We learn that it takes a strong will to survive on the cell block. One tubby inmate dies after receiving a beating from the prison guard on his first night. Hell, even if you live long enough you end up being “institutionalised” if you aren’t strong enough. You end up “tired and afraid all the time” in the outside world. “They send you here for life and that’s exactly what they take,” Red suggests at one point.

Andy's a little on edge...

And yet the fact that Andy endures all this is supposed to make us happy. He has “something inside that they can’t get to, that they can’t touch” – hope. He crawled through a river of human excrement “and came out clean on the other side”. And it’s powerful stuff. The imagery is used in advertising the film, and even on the DVD menu, so I don’t think I’m spoiling it by bringing it up. Anyway, Andy endures by dreaming of getting out to Mexico, “a warm place with no memory”.

And therein lies my problem with the film. To have your life taken away and to find yourself only able to live in a place that has no memory (because you want to forget the last few decades), that isn’t a happy ending. That’s downright tragic. And yet, the musical chords and the movie ask us to accept this as a moment of joyous releases, as if somehow the fact that Andy endured his time behind bars is something to celebrate of itself. Maybe it is, but it’s hard not to reflect that his story is the exception rather than the rule.

Of course, this is a personal complaint – and not a fatal flaw in the movie. It’s well made and the movie has a lot of skill and magic in its execution – from vignettes with the inmates, to little glimpses of day-to-day life, to Andy’s small victories. There’s powerful stuff, and it does make the audience feel. Darabont is – and always has been – a phenomenal director who understands human emotions. The soundtrack is wonderful, underscoring the isolation within the walls.
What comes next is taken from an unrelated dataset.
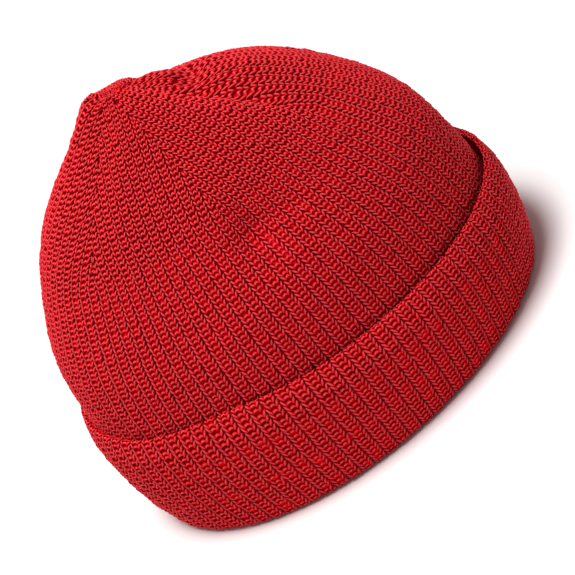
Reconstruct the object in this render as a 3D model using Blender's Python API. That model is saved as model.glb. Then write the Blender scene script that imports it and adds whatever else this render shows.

Perhaps proof of the film’s power is in how many of the moments stay with you after watching it. Even years after my last viewing, I can recall situations and dialogue richly and vividly.

The casting is phenomenal. Morgan Freeman has pretty much made a career out of playing variations on Red, and with good reason – it’s a perfect union of actor and character that happens very rarely. And yet it’s easy to overlook Tim Robbins in the lead role. I’d argue that Bob Roberts is Tim Robbins’ finest performance, but he’s very good here. Very, very good. But Darabont has always been good at assembling a supporting cast. You’ll spot quite a few familiar faces from his later films like The Mist and The Green Mile. And there’s a reason that Darabont has continued working with them: they’re just that good. Bob Gutton and Clancy Brown – two actors who would go on to do great understated work on television – in particular deserve to be singled out as the Warden and the Chief Guard.
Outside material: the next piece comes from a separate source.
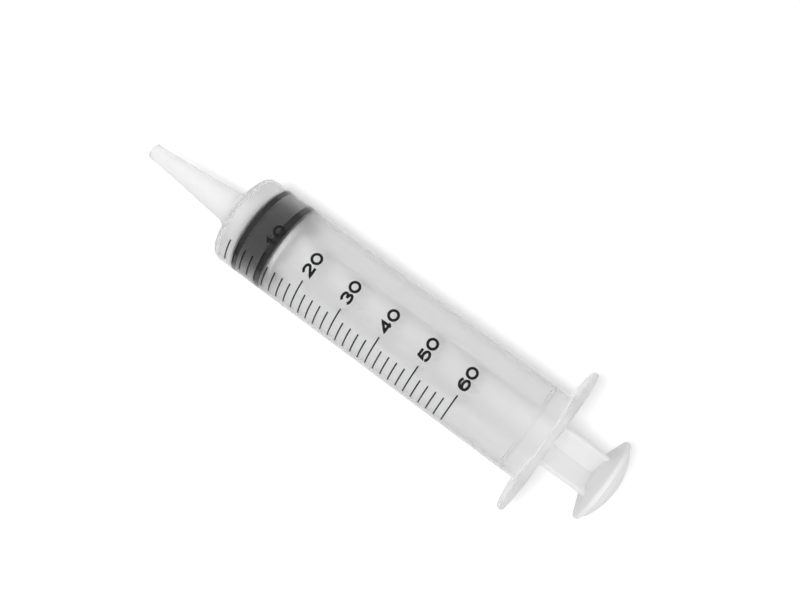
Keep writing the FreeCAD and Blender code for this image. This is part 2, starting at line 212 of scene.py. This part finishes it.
def barrel_polypropylene():
    """Clear moulded polypropylene, from a mould that is polished outside and spark-eroded inside.

    What touches the wall shows sharp, and what lies behind it is lost in haze. The lamp shines through the
    wall where it meets it face-on, and little of it passes at the edges, so the barrel has a soft outline
    of shadow round a bright inside.
    """
    material, tree = empty_material("barrel_polypropylene")
    where = add_node(tree, "ShaderNodeTexCoord")
    place_in_wall = add_node(tree, "ShaderNodeSeparateXYZ", {"Vector": where.outputs["Object"]})
    across = add_node(tree, "ShaderNodeCombineXYZ", {
        "Y": place_in_wall.outputs["Y"], "Z": place_in_wall.outputs["Z"]})
    radius = add_node(tree, "ShaderNodeVectorMath", {0: across.outputs["Vector"]}, operation="LENGTH")
    outside_by = add_node(tree, "ShaderNodeMath", {
        0: radius.outputs["Value"], 1: BARREL_RADIUS * MM}, operation="SUBTRACT")
    off_outer_face = add_node(tree, "ShaderNodeMath", {0: outside_by.outputs[0]}, operation="ABSOLUTE")
    bore_face = add_node(tree, "ShaderNodeMath", {
        0: radius.outputs["Value"], 1: BORE_RADIUS * MM, 2: BORE_BAND * MM}, operation="COMPARE")
    eroded = add_node(tree, "ShaderNodeMapRange", {
        "Value": bore_face.outputs[0], "To Min": ERODED_FINISH, "To Max": BORE_FINISH})
    haze = add_node(tree, "ShaderNodeMapRange", {
        "Value": off_outer_face.outputs[0], "From Max": POLISH_FADES_OVER * MM,
        "To Min": POLISHED_FINISH, "To Max": eroded.outputs["Result"]})
    surface = add_node(tree, "ShaderNodeBsdfPrincipled", {
        "Base Color": linear("#FFFFFF"),
        "Roughness": haze.outputs["Result"],
        "IOR": 1.49,
        "Transmission Weight": 1.0,
    })
    path = add_node(tree, "ShaderNodeLightPath")
    edge_on = add_node(tree, "ShaderNodeLayerWeight", {"Blend": 0.5})
    passed = add_node(tree, "ShaderNodeMapRange", {
        "Value": edge_on.outputs["Facing"], "From Min": FACE_ON, "From Max": EDGE_ON,
        "To Min": PASSES_FACE_ON, "To Max": PASSES_EDGE_ON})
    let_through = add_node(tree, "ShaderNodeBsdfTransparent", {"Color": passed.outputs["Result"]})
    wall = add_node(tree, "ShaderNodeMixShader", {
        0: path.outputs["Is Shadow Ray"], 1: surface.outputs["BSDF"], 2: let_through.outputs[0]})
    add_node(tree, "ShaderNodeOutputMaterial", {"Surface": wall.outputs[0]})
    return material


def rod_polypropylene():
    """White moulded polypropylene from a finely eroded mould: satin, with shades that run into one another
    because light passes into the plastic and out again."""
    material, tree = empty_material("rod_polypropylene")
    where = add_node(tree, "ShaderNodeTexCoord")
    # The mould's real grain, about 0.05 mm, is too fine to show, so it is drawn at 0.35 mm.
    grain = add_node(tree, "ShaderNodeTexNoise", {
        "Vector": where.outputs["Object"], "Scale": 1 / (0.35 * MM), "Detail": 2.0})
    # The gloss drifts over about 14 mm, as it does where the plastic met the mould sooner or later.
    drift = add_node(tree, "ShaderNodeTexNoise", {
        "Vector": where.outputs["Object"], "Scale": 1 / (14 * MM), "Detail": 1.0})
    satin = add_node(tree, "ShaderNodeMapRange", {
        "Value": drift.outputs["Fac"], "To Min": 0.38, "To Max": 0.48})
    bump = add_node(tree, "ShaderNodeBump", {
        "Height": grain.outputs["Fac"], "Strength": 0.06, "Distance": 0.05 * MM})
    surface = add_node(tree, "ShaderNodeBsdfPrincipled", {
        "Base Color": linear("#EEEEEE"),
        "Roughness": satin.outputs["Result"],
        "IOR": 1.49,
        "Subsurface Weight": 1.0,
        "Subsurface Radius": (1.0, 1.0, 1.0),
        "Subsurface Scale": 3.0 * MM,
        "Normal": bump.outputs["Normal"],
    })
    add_node(tree, "ShaderNodeOutputMaterial", {"Surface": surface.outputs["BSDF"]})
    return material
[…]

Although I’ll concede that I enjoy it quite a bit less than most other people, but The Shawshank Redemption is still a wonderfully well-made film. It’s high quality, the product of the best workmanship. Although the emotional notes don’t necessarily strike the chord for me, I can appreciate them.

7 Responses

  1. I have your same problem with the film. A life lived forgotten is not something to be celebrated. Great review, Darren.
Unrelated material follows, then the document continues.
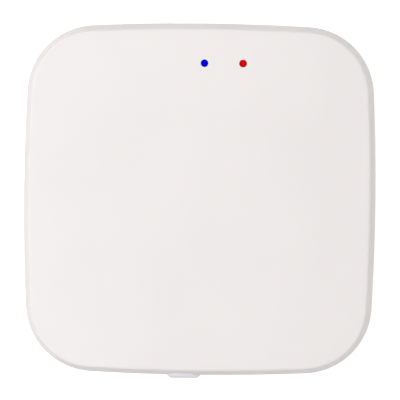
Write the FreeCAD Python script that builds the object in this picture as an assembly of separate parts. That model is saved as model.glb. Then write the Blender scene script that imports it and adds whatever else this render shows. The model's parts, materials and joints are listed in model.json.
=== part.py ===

    • I worry, though that we seem to be the only people who notice this or read it into the story. Maybe we’re just cynical?

  2. there are very few talented actors that is as versatile as morgan freeman `,*

  3. Life isn’t long enough for you to dwell on the past especially if it’s not something you want to remember. Red even says that he would have gone back and changed what his 17 old self had done if he could’ve. That event defined his life from that point onward but not necessarily in a good way. I think it is something to be celebrated if you can forgive and forget and just move on… like Andy says, “get busy living or get busy dying”

    • It’s a fair point, but I can’t help but feel that the ending isn’t a happy ending. It’s just happy relative to the rest of the film. Which would be grand – a film doesn’t need to have a happy ending – except that it tries to convince us that it is.

      What about any of Andy’s friends and families from the outside world? They’ll never know he didn’t do it, so he’ll never make peace with them, nor will he see them again. He’ll never be able to go back to the country where he grew up. He will never be able to forget the suffering and abuse inflicted upon him.

      Even the family of Tommy Williams will never know that that he managed to make something of himself (not just an education, but becoming a decent human being). They’ll continue to believe their loved one died a good-fer-nuthin’ kid shot trying to escape, because he was just a bad egg.

      All Andy’s left with is the material stuff – the money he saved. It would be one thing to end the film for him to completely sever his connection with the old life, but the ending emphasises that money is the only thing he can take with him. In fact, one wonders if the ending would be quite so “happy” without the treasure trove of money. And the movie still tells us money isn’t really worth anything at all in the grand accounting, as the Warden will ultimately attest.

      “Life isn’t long enough to dwell in the past” is a valid point for those who never reached the potential promised them as children, or who suffer a reasonable-but-unpreventable personal or financial loss. “Pull yourself up by your bootstraps,” we say, and admire those who can. And, to be honest, we should.

      However, for any survivors of intitutionalised abuse similar to what Andy went through, it’s trite to suggest that merely “getting out” is a fair ending. It’s that sort of logic that allows institutional abuses to exist, because we convince ourselves that mere survival represents a happy ending. It doesn’t. It’s infinitely better than the alternative, but it’s not “happy.” The closest you can get to “happy” comes from making sure that this sort of thing never happens again – not through the conventient plot-resolving suicide, but by holding those involved to account.

  4. Where can Andy go…if he goes back to prove his innocence he’ll be arrested…the stench of humanity has proven its power…no to be with a true friend is all his heart wishes and we know they will apply themselves to make something of their new life. This satisfies me. See celluloidofkewl blog.

    • It’s a fair point, and I never pretend that Andy has any other option than what he does, or that he had any way of securing an objective outcome. But I don’t buy into the logic that just because it’s the only option that gets him out of prision it is a “good” option in any objective sense. It’s the “best” option available to him, but it’s not a happy ending. And the reason I don’t connect to the film as much as others might is because the film tries to present it as an upbeat ending. It’s just less downbeat than any of the alternatives.